■ Short exercise ■
Output the lines that follow exactly as they are.

■ Data segment ■
= = = = = = =

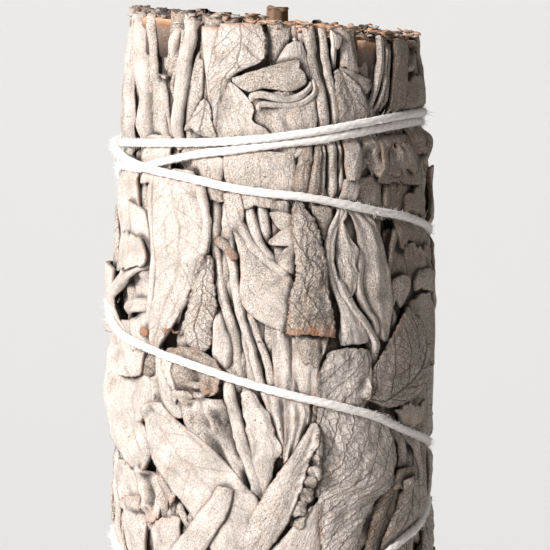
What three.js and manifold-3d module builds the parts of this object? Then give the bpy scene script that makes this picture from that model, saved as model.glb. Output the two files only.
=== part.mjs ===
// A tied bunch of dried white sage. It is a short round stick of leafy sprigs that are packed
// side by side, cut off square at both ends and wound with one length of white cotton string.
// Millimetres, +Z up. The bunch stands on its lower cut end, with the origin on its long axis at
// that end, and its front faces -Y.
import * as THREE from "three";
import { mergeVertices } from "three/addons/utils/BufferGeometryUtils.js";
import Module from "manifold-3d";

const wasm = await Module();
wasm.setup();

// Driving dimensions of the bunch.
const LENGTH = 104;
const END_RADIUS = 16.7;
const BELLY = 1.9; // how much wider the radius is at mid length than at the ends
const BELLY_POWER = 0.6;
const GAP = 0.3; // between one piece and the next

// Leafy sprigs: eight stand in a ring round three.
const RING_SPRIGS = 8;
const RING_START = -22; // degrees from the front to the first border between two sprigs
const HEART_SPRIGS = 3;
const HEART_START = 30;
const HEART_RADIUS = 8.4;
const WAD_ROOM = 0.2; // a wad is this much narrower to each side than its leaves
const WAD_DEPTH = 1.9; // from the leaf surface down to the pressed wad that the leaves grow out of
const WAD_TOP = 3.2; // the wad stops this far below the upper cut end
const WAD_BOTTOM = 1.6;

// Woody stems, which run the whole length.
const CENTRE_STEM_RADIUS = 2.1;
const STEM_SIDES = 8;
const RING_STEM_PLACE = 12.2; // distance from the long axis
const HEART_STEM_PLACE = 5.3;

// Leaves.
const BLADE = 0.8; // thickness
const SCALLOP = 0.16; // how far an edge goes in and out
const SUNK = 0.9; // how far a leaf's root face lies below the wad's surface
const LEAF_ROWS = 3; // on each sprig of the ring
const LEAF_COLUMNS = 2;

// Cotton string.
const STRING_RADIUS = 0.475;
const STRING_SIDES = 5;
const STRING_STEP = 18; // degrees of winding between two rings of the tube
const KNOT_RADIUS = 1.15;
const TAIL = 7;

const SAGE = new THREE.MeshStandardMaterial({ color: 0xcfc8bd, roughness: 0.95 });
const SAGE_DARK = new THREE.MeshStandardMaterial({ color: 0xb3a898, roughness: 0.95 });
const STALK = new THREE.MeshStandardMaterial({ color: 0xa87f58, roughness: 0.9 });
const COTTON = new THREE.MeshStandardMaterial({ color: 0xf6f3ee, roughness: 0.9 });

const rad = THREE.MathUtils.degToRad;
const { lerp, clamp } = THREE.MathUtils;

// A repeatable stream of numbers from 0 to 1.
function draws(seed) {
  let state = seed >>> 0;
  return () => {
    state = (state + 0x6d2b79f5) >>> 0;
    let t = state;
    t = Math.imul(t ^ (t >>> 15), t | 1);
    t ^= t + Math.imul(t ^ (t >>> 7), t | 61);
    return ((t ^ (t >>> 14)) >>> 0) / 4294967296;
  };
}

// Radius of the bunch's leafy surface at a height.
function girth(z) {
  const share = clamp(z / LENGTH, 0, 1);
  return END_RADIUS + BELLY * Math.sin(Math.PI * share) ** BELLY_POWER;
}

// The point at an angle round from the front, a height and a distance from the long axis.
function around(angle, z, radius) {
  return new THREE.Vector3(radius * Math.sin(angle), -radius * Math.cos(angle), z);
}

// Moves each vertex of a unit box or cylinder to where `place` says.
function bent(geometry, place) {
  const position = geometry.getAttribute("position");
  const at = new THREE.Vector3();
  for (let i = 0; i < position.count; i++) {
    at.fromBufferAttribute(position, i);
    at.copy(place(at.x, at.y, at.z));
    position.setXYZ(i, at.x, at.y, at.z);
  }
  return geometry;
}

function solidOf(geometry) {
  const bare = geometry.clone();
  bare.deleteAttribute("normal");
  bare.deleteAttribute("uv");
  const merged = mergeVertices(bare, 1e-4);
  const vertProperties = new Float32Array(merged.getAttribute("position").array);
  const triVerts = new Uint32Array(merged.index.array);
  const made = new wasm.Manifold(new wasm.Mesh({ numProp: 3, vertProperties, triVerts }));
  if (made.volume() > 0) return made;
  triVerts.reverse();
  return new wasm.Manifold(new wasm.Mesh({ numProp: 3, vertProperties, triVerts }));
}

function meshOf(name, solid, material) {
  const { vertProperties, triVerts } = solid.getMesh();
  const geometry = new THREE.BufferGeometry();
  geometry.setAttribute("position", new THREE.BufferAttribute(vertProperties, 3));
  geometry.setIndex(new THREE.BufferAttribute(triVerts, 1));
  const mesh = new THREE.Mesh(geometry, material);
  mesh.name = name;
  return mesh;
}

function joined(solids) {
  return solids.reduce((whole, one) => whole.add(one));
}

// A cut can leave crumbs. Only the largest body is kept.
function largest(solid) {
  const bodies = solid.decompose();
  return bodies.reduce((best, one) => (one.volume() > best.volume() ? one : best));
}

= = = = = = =

■ Solved problem ■
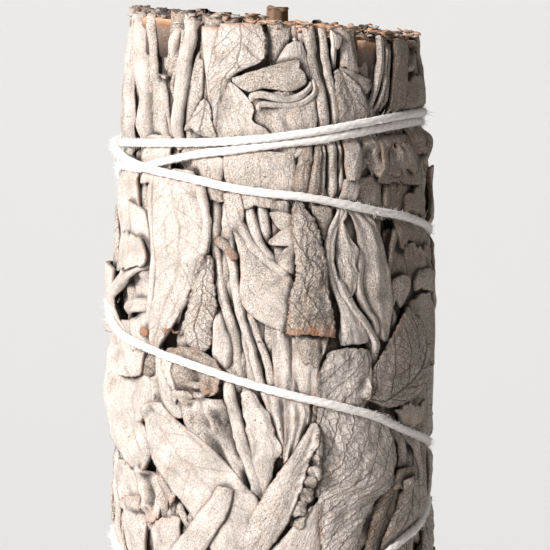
What three.js and manifold-3d module builds the parts of this object? Then give the bpy scene script that makes this picture from that model, saved as model.glb. Output the two files only.
=== part.mjs ===
// A tied bunch of dried white sage. It is a short round stick of leafy sprigs that are packed
// side by side, cut off square at both ends and wound with one length of white cotton string.
// Millimetres, +Z up. The bunch stands on its lower cut end, with the origin on its long axis at
// that end, and its front faces -Y.
import * as THREE from "three";
import { mergeVertices } from "three/addons/utils/BufferGeometryUtils.js";
import Module from "manifold-3d";

const wasm = await Module();
wasm.setup();

// Driving dimensions of the bunch.
const LENGTH = 104;
const END_RADIUS = 16.7;
const BELLY = 1.9; // how much wider the radius is at mid length than at the ends
const BELLY_POWER = 0.6;
const GAP = 0.3; // between one piece and the next

// Leafy sprigs: eight stand in a ring round three.
const RING_SPRIGS = 8;
const RING_START = -22; // degrees from the front to the first border between two sprigs
const HEART_SPRIGS = 3;
const HEART_START = 30;
const HEART_RADIUS = 8.4;
const WAD_ROOM = 0.2; // a wad is this much narrower to each side than its leaves
const WAD_DEPTH = 1.9; // from the leaf surface down to the pressed wad that the leaves grow out of
const WAD_TOP = 3.2; // the wad stops this far below the upper cut end
const WAD_BOTTOM = 1.6;

// Woody stems, which run the whole length.
const CENTRE_STEM_RADIUS = 2.1;
const STEM_SIDES = 8;
const RING_STEM_PLACE = 12.2; // distance from the long axis
const HEART_STEM_PLACE = 5.3;

// Leaves.
const BLADE = 0.8; // thickness
const SCALLOP = 0.16; // how far an edge goes in and out
const SUNK = 0.9; // how far a leaf's root face lies below the wad's surface
const LEAF_ROWS = 3; // on each sprig of the ring
const LEAF_COLUMNS = 2;

// Cotton string.
const STRING_RADIUS = 0.475;
const STRING_SIDES = 5;
const STRING_STEP = 18; // degrees of winding between two rings of the tube
const KNOT_RADIUS = 1.15;
const TAIL = 7;

const SAGE = new THREE.MeshStandardMaterial({ color: 0xcfc8bd, roughness: 0.95 });
const SAGE_DARK = new THREE.MeshStandardMaterial({ color: 0xb3a898, roughness: 0.95 });
const STALK = new THREE.MeshStandardMaterial({ color: 0xa87f58, roughness: 0.9 });
const COTTON = new THREE.MeshStandardMaterial({ color: 0xf6f3ee, roughness: 0.9 });

const rad = THREE.MathUtils.degToRad;
const { lerp, clamp } = THREE.MathUtils;

// A repeatable stream of numbers from 0 to 1.
function draws(seed) {
  let state = seed >>> 0;
  return () => {
    state = (state + 0x6d2b79f5) >>> 0;
    let t = state;
    t = Math.imul(t ^ (t >>> 15), t | 1);
    t ^= t + Math.imul(t ^ (t >>> 7), t | 61);
    return ((t ^ (t >>> 14)) >>> 0) / 4294967296;
  };
}

// Radius of the bunch's leafy surface at a height.
function girth(z) {
  const share = clamp(z / LENGTH, 0, 1);
  return END_RADIUS + BELLY * Math.sin(Math.PI * share) ** BELLY_POWER;
}

// The point at an angle round from the front, a height and a distance from the long axis.
function around(angle, z, radius) {
  return new THREE.Vector3(radius * Math.sin(angle), -radius * Math.cos(angle), z);
}

// Moves each vertex of a unit box or cylinder to where `place` says.
function bent(geometry, place) {
  const position = geometry.getAttribute("position");
  const at = new THREE.Vector3();
  for (let i = 0; i < position.count; i++) {
    at.fromBufferAttribute(position, i);
    at.copy(place(at.x, at.y, at.z));
    position.setXYZ(i, at.x, at.y, at.z);
  }
  return geometry;
}

function solidOf(geometry) {
  const bare = geometry.clone();
  bare.deleteAttribute("normal");
  bare.deleteAttribute("uv");
  const merged = mergeVertices(bare, 1e-4);
  const vertProperties = new Float32Array(merged.getAttribute("position").array);
  const triVerts = new Uint32Array(merged.index.array);
  const made = new wasm.Manifold(new wasm.Mesh({ numProp: 3, vertProperties, triVerts }));
  if (made.volume() > 0) return made;
  triVerts.reverse();
  return new wasm.Manifold(new wasm.Mesh({ numProp: 3, vertProperties, triVerts }));
}

function meshOf(name, solid, material) {
  const { vertProperties, triVerts } = solid.getMesh();
  const geometry = new THREE.BufferGeometry();
  geometry.setAttribute("position", new THREE.BufferAttribute(vertProperties, 3));
  geometry.setIndex(new THREE.BufferAttribute(triVerts, 1));
  const mesh = new THREE.Mesh(geometry, material);
  mesh.name = name;
  return mesh;
}

function joined(solids) {
  return solids.reduce((whole, one) => whole.add(one));
}

// A cut can leave crumbs. Only the largest body is kept.
function largest(solid) {
  const bodies = solid.decompose();
  return bodies.reduce((best, one) => (one.volume() > best.volume() ? one : best));
}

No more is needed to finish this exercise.